*Objective*
Collect all lines containing the word "that" from the data.
%%
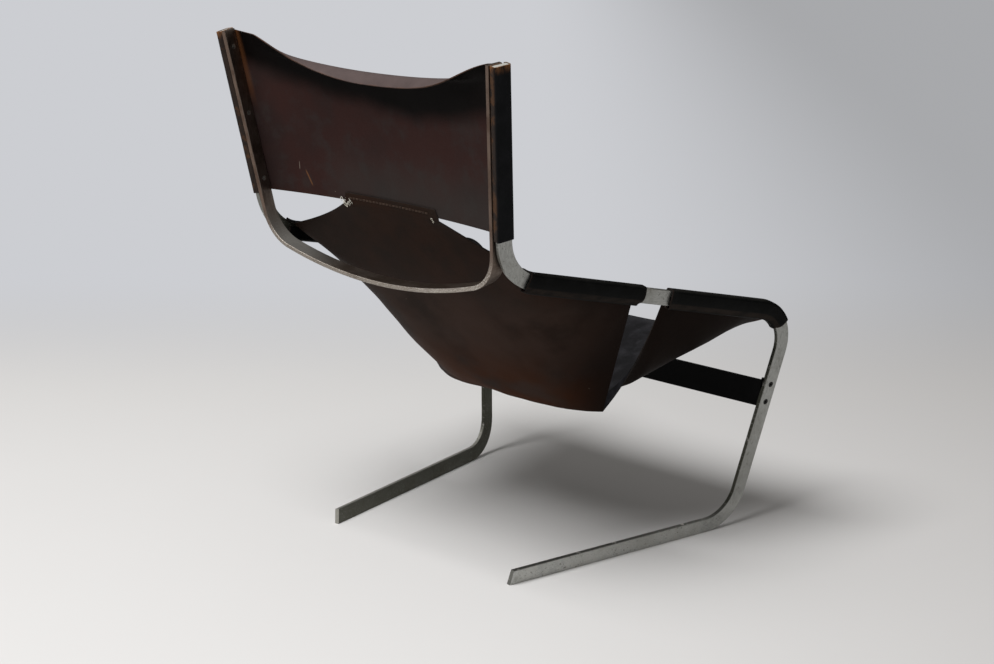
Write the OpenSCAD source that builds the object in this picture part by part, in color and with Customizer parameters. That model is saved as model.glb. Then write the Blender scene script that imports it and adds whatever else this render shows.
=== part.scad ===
// Cantilever lounge chair: two bent flat-bar side frames, a bent back hoop, a crossbar
// between the front legs, and a leather back and seat slung between the frames.
// Millimetres. The sitter faces -Y, +X is the sitter's left, +Z is up. The origin is on the
// floor, midway between the frames and midway between the front and the back.

/* [Side frames] */
// Width of the flat bar, seen from the side
bar_w = 28; // [22:0.5:36]
// Thickness of the flat bar
bar_t = 9; // [6:0.5:12]
// Chamfer along the bar's edges
bar_edge = 0.8; // [0.3:0.1:2]
// Length of the floor runner, from its tip to the foot corner
runner_len = 522; // [440:1:600]
// How far the runner's end is cut back at the top
tip_slant = 6.8; // [0:0.1:12]
// Rise from the foot corner to the knee corner, in the frame's plane
leg_rise = 413; // [360:1:460]
// How far the knee corner stands ahead of the foot corner
leg_rake = 86; // [40:1:130]
// Run of the seat rail, from the knee corner to the rear corner
rail_run = 677; // [600:1:740]
// Rise of the seat rail over that run
rail_rise = 164; // [110:1:210]
// Height of the upright above the rear corner
upright_rise = 369; // [330:1:420]
// How far the upright's top stands behind the rear corner
upright_rake = 47; // [20:1:90]
// Radius of the foot bend, to the middle of the bar
foot_bend_r = 78; // [50:1:95]
// Radius of the knee bend
knee_bend_r = 80; // [60:1:95]
// Radius of the rear bend
rear_bend_r = 95; // [60:1:110]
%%
*Full answer*
Write the OpenSCAD source that builds the object in this picture part by part, in color and with Customizer parameters. That model is saved as model.glb. Then write the Blender scene script that imports it and adds whatever else this render shows.
// Rise of the seat rail over that run